ANSWER: It depends. Each case varies depending on the complexity of the case, which state or courtroom you are in, and how many defendants and plaintiffs are involved in the case. There are essentially three parts to a lawsuit: First, you file the lawsuit, known as the “Complaint.” Each person sued then files a response to your allegations. The Response is generally known as the defendant’s “Answer”. Third, is the “trial”. A trial may last a day, several weeks, or longer depending on the complexity of the case. It is the second part, known as “Discovery,” that creates the major problem in trying to estimate how long the lawsuit will take. “Discovery” consists of the actions taken by the attorneys to try and find all the pertinent facts about the case. I’ve had cases involving obtaining “Discovery” from countries, such as England, Finland, Mexico, Canada, and most of the states in the United States. The more complex the “Discovery”, the longer the case will take to get to a jury. While there is no magic time period in which a case gets concluded, many lawsuits will go to trial 1-2 years after the lawsuit is filed. While each case can be appealed, the majority of cases are not. The more complex cases may take several more years, even if they are not appealed.
What if I am injured while working on the job?
ANSWER: You should notify your employer and report the injury immediately. Strict compliance with the employer’s NOTICE policy is mandatory. If you do not recall what the policy is, or did not read it at the time of your hire, you should go back and review it.
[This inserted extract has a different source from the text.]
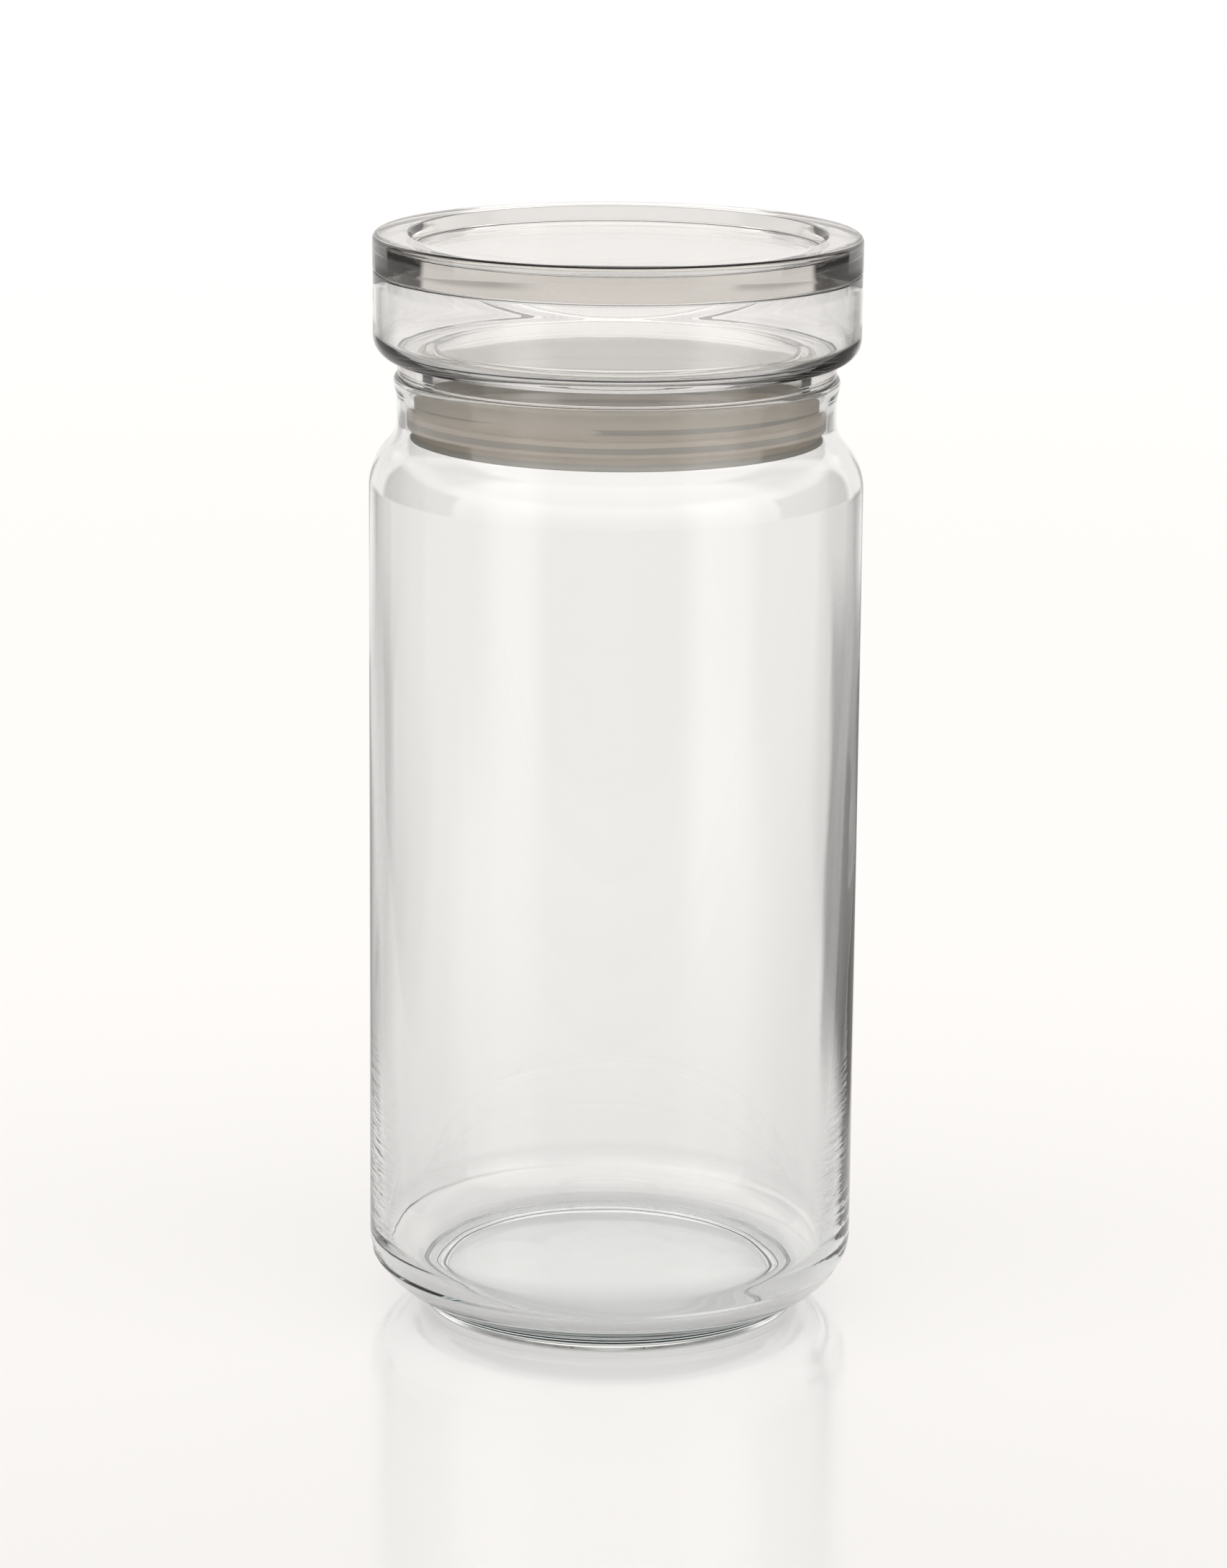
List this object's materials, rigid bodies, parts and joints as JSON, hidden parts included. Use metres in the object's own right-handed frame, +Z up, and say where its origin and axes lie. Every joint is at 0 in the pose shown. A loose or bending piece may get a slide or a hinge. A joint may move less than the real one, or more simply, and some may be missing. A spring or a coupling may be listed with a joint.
{
  "type": "lidded glass canister",
  "caption": "Tall cylindrical clear glass storage canister with a clear push-in lid; a translucent gasket seals the neck and a recess in the lid lets canisters stack.",
  "frame": {"origin": "centre of the circle that the jar's foot ring stands on", "axes": "+Z up along the canister's axis, from the foot to the lid; X and Y are equal, because the canister is round"},
  "size_m": [0.108, 0.108, 0.2404],
  "materials": {
    "jar_glass": "clear fire-polished soda-lime glass with a faint blue-green edge tint",
    "lid_clear_plastic": "clear moulded styrene-acrylonitrile plastic with a faint warm grey tint, polished",
    "gasket_silicone": "translucent milky silicone, satin"
  },
  "bodies": {
    "jar": {"glass_jar": "jar_glass"},
    "lid": {"lid_dish": "lid_clear_plastic", "lid_cup": "lid_clear_plastic", "gasket": "gasket_silicone"}
  },
  "joints": [
    {"name": "lid_lift", "type": "slide", "parent": "jar", "child": "lid", "axis": [0, 0, 1], "range_m": [0, 0.08]}
  ]
}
Knowing your employer’s policy regarding NOTICE and providing your employer with prompt notice of your injury should assure that your worker’s compensation benefits will be timely processed. In many situations, if your injury resulted from your employer’s conduct, you may only have a worker’s compensation claim. In other situations, you may have claims in addition to a worker’s compensation claim.
Regarding your rights, I recommend you consult with a competent worker’s compensation attorney as soon as possible after the injury has occurred. In many states, your worker’s compensation claim benefits are limited to a portion of your lost wages and your medical bills. In Kentucky and Ohio, there are no claims for pain and suffering and spousal loss of consortium in a worker’s compensation claim. If you are permanently disabled or are partially disabled, you may have long-term benefits for these disabilities. If you are injured while working in the scope of your employment, and your injuries were caused due to the conduct of a third party (someone other than your employer), you may have a cause of action against the third party, in addition to any claims you have against your employer. A competant personal injury attorney should be contacted as soon as possible after you are injured.